State how many lines in the records hold the word "this", giving the number and no other text.
[RECORDS start]
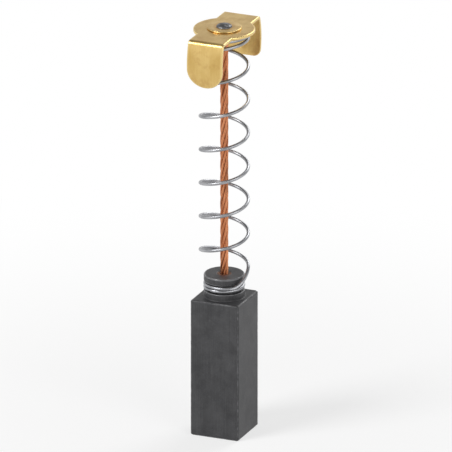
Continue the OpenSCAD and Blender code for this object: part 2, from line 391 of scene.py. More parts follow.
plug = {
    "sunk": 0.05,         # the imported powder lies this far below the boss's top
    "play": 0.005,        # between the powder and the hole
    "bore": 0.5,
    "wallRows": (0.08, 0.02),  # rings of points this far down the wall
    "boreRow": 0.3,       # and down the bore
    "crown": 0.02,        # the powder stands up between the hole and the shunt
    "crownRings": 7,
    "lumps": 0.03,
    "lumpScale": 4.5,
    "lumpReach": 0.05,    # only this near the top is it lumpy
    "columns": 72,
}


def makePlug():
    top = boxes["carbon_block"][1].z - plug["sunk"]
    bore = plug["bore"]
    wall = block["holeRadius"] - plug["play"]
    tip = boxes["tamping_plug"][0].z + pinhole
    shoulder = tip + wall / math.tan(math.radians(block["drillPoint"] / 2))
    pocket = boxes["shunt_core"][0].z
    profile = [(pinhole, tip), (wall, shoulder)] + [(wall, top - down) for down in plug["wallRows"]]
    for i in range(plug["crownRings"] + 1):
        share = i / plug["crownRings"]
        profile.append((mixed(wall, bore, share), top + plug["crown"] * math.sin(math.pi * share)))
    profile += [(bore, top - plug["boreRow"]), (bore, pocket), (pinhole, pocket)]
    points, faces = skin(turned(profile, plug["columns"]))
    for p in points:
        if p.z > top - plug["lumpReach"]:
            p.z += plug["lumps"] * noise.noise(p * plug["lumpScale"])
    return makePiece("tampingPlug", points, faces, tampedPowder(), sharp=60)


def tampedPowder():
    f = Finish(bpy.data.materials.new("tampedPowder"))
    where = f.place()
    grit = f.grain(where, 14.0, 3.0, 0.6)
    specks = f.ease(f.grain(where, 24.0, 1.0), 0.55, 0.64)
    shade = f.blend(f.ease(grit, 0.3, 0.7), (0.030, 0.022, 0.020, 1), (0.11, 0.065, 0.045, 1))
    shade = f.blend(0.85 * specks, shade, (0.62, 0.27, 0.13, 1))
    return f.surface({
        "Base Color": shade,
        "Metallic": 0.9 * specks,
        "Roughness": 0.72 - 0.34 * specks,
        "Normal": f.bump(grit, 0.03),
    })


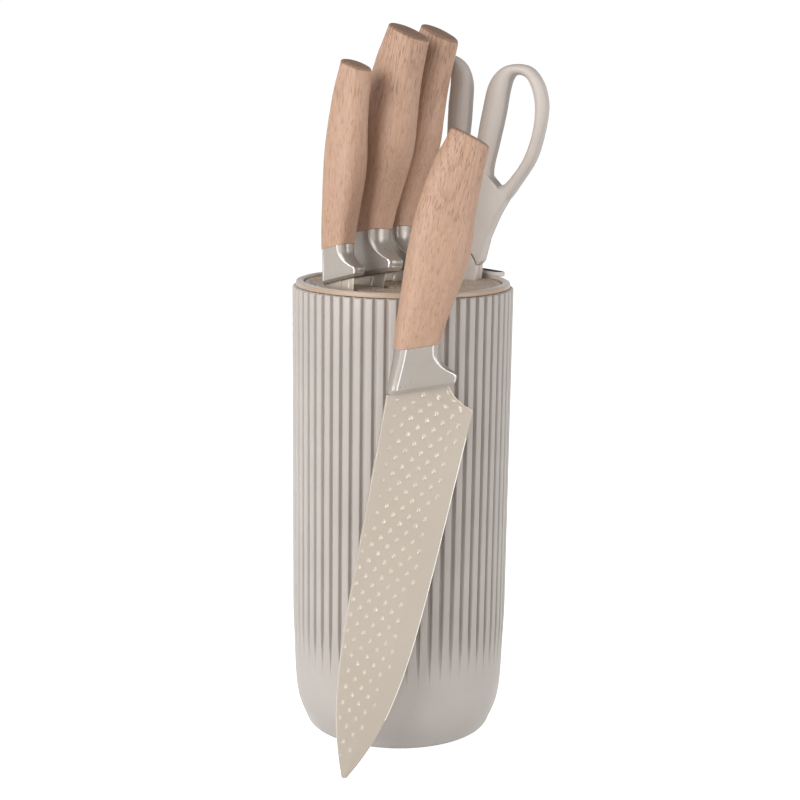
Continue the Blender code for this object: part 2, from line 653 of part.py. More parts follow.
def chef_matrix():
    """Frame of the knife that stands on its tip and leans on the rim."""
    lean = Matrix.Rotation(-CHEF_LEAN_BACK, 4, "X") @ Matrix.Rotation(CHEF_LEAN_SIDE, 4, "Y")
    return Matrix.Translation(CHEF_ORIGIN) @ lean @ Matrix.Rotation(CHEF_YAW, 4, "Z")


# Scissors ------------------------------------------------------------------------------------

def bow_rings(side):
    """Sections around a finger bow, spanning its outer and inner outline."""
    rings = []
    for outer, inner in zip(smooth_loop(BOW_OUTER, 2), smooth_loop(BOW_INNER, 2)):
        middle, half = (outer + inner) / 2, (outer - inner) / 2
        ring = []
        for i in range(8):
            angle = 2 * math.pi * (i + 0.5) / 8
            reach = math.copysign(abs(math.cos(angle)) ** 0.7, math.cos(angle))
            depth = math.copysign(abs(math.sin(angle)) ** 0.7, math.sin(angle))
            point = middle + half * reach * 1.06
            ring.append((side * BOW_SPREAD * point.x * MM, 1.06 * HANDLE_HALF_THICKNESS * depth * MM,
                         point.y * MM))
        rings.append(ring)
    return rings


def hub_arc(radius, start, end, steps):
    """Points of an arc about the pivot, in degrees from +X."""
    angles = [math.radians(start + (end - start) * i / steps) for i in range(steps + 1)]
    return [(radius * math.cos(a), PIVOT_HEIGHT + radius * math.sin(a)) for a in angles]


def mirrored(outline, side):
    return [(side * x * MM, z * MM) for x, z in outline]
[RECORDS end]
[RECORDS start]
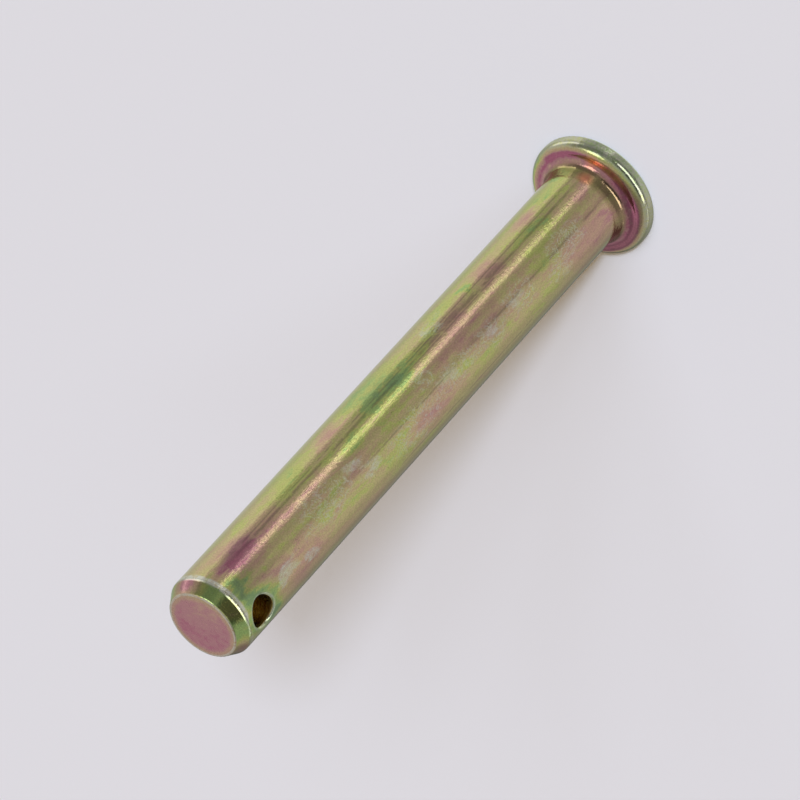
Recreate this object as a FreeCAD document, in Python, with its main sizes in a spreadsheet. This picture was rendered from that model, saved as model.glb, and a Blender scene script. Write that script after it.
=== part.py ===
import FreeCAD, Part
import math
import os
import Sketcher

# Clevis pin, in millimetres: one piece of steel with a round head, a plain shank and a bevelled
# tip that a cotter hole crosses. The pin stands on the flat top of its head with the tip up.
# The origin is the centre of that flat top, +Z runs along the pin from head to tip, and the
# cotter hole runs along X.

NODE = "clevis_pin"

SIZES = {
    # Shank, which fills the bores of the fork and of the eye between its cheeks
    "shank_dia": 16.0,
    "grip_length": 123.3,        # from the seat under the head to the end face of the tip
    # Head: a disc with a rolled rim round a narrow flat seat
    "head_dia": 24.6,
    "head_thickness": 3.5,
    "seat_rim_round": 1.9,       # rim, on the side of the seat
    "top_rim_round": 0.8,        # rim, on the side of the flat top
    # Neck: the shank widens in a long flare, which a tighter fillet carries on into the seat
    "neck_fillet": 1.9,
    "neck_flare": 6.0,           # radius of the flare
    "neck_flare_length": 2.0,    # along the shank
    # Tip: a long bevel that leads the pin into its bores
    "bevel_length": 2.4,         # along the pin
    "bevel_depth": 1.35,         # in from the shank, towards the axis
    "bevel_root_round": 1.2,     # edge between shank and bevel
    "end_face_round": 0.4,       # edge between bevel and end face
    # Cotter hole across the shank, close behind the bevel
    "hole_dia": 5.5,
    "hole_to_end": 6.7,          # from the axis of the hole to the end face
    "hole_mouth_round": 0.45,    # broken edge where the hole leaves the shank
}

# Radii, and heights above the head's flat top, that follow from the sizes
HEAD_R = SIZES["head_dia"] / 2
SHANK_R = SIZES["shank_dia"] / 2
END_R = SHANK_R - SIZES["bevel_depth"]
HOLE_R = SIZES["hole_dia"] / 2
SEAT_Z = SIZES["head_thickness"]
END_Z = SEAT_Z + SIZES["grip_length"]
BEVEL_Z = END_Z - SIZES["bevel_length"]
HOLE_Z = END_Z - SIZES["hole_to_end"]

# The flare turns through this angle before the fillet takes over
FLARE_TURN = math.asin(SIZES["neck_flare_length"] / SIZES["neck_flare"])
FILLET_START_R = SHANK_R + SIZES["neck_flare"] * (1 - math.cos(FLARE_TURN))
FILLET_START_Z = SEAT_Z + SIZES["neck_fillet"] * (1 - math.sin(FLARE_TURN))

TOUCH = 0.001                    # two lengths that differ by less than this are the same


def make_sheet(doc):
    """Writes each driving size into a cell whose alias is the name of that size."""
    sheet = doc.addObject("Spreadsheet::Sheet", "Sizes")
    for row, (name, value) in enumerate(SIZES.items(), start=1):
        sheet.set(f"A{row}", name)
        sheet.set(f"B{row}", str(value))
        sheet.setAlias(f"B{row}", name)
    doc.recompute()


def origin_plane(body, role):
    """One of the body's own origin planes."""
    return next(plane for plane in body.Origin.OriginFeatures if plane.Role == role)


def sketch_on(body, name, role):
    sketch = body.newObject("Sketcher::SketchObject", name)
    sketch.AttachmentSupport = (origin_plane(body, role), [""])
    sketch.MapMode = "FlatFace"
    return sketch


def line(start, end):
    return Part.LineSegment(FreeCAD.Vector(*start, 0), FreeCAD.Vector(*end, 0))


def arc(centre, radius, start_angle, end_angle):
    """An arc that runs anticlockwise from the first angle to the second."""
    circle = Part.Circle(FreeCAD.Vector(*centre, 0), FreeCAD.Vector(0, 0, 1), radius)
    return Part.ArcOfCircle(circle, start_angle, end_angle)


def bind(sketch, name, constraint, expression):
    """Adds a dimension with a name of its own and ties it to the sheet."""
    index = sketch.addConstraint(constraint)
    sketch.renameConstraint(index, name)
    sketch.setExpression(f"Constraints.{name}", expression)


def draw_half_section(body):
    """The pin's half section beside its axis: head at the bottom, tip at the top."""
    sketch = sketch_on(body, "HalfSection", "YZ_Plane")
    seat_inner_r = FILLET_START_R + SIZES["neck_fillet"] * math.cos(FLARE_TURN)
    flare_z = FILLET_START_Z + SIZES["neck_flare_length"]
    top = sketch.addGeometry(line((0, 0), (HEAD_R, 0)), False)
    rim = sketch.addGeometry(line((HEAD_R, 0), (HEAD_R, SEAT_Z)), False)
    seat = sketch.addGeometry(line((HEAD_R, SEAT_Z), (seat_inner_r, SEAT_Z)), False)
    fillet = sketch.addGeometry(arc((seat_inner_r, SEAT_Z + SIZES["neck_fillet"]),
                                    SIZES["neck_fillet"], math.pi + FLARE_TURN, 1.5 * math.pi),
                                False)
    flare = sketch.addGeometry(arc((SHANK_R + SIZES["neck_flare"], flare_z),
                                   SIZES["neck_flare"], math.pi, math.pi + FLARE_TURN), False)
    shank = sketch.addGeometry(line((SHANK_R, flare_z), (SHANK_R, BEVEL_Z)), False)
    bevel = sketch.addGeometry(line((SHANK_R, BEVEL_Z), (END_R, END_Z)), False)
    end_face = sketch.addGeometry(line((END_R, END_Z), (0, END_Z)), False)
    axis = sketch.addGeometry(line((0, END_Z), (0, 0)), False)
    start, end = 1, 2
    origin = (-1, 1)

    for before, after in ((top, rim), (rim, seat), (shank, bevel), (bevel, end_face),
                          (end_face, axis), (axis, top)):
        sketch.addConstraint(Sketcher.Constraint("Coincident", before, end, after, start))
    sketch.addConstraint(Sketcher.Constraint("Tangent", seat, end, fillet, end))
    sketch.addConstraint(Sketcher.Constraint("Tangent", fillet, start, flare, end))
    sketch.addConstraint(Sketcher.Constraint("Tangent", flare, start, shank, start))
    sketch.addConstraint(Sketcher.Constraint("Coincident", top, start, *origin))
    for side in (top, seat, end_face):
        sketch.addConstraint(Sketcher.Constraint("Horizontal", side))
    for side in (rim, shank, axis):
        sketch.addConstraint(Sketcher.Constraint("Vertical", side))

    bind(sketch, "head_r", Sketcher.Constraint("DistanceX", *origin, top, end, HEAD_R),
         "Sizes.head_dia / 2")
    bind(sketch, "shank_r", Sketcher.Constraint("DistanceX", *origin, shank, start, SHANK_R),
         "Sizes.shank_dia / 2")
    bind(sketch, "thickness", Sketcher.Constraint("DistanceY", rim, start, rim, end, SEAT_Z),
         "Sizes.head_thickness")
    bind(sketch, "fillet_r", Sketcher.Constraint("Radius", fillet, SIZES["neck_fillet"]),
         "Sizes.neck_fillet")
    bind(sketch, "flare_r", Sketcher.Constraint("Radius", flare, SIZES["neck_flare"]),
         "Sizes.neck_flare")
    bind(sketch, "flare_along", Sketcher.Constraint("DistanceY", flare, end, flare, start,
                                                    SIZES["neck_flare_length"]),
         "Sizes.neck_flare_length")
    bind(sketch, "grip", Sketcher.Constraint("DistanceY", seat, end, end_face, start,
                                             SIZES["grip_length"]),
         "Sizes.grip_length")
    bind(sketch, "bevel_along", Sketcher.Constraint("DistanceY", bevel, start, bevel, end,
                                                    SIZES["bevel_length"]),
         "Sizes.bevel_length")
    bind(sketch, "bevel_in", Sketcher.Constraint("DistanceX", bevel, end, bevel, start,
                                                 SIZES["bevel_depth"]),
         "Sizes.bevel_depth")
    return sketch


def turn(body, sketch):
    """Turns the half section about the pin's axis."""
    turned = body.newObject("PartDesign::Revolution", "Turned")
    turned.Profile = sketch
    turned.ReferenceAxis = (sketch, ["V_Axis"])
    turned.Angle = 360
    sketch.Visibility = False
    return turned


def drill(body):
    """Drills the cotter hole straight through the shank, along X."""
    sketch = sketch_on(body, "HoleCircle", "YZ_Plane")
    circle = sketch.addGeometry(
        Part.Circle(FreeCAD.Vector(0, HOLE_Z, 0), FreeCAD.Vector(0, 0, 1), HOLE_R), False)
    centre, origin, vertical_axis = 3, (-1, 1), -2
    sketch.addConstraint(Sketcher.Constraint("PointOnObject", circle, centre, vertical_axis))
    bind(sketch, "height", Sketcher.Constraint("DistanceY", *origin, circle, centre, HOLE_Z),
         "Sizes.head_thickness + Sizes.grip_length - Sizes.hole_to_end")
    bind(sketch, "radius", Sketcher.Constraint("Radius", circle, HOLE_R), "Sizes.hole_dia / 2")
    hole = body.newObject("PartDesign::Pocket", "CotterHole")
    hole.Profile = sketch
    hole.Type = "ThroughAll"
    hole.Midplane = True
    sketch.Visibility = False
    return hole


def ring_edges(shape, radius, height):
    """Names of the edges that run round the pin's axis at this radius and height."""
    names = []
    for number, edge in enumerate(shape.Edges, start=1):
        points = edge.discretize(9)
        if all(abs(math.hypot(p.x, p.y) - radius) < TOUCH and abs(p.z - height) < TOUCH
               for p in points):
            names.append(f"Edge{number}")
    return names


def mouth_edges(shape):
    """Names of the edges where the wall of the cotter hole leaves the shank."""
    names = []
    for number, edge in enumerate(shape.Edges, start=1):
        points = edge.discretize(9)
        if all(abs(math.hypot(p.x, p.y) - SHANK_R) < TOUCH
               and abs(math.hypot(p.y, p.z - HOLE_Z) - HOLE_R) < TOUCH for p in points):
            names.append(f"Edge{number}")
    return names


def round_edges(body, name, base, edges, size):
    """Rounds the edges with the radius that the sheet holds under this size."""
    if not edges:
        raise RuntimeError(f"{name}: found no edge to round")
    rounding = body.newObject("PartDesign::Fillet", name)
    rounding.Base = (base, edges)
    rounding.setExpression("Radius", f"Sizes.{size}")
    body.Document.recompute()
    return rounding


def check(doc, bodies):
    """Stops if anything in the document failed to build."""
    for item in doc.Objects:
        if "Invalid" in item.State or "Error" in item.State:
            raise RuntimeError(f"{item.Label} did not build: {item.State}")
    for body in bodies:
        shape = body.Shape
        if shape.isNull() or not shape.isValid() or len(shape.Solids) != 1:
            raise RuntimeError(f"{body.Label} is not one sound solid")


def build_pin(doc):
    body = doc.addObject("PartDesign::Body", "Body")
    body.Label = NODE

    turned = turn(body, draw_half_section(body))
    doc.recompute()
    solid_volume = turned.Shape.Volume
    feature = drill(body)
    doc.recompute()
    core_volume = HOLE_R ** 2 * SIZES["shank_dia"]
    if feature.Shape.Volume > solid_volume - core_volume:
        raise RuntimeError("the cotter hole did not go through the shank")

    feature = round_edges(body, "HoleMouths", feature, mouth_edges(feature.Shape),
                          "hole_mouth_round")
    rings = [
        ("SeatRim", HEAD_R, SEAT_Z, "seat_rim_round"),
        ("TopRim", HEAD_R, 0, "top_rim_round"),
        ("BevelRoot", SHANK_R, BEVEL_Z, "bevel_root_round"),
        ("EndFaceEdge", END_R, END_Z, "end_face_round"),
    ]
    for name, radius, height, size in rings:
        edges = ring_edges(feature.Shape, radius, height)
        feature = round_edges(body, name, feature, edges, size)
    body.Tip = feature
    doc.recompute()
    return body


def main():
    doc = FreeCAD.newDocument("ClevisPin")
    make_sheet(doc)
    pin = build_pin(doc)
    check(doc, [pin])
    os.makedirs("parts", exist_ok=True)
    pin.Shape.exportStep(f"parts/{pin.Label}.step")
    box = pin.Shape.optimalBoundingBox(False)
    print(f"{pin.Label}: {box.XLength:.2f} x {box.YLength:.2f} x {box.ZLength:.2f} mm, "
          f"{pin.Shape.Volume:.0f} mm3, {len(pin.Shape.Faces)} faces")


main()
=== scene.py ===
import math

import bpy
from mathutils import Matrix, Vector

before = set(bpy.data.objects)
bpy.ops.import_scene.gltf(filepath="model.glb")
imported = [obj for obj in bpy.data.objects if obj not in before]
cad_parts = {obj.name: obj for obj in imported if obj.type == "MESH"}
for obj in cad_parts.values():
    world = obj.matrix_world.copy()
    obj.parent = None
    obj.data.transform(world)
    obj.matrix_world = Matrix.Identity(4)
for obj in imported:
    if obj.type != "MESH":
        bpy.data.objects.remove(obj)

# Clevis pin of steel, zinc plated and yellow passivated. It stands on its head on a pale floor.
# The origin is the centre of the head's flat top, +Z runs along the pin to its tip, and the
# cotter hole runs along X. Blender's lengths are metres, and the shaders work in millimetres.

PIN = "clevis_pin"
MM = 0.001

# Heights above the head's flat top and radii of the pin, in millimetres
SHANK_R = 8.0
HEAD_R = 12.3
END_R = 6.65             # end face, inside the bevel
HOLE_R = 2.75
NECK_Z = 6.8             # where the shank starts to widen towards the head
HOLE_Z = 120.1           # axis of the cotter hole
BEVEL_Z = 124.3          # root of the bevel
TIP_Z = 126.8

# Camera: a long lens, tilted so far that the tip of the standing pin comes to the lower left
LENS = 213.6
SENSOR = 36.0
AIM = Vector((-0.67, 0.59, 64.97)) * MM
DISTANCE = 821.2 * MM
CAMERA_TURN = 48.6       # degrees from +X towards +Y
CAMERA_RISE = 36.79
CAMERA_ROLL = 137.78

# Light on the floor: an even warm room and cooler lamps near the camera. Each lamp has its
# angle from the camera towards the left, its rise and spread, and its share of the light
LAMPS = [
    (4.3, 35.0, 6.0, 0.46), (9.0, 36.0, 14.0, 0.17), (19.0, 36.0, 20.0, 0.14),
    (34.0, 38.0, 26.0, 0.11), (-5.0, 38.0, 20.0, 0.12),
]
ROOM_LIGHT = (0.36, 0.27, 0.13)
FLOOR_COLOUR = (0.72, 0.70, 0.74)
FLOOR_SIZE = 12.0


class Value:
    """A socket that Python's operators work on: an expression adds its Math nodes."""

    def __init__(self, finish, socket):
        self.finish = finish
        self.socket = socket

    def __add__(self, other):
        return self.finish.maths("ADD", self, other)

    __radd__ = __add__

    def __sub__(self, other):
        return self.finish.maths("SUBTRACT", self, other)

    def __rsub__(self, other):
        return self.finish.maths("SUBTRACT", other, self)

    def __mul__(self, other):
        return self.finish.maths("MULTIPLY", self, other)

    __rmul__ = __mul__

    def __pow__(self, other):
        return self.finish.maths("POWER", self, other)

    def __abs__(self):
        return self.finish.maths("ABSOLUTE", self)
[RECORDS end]
# EXERCISE RESPONSE
10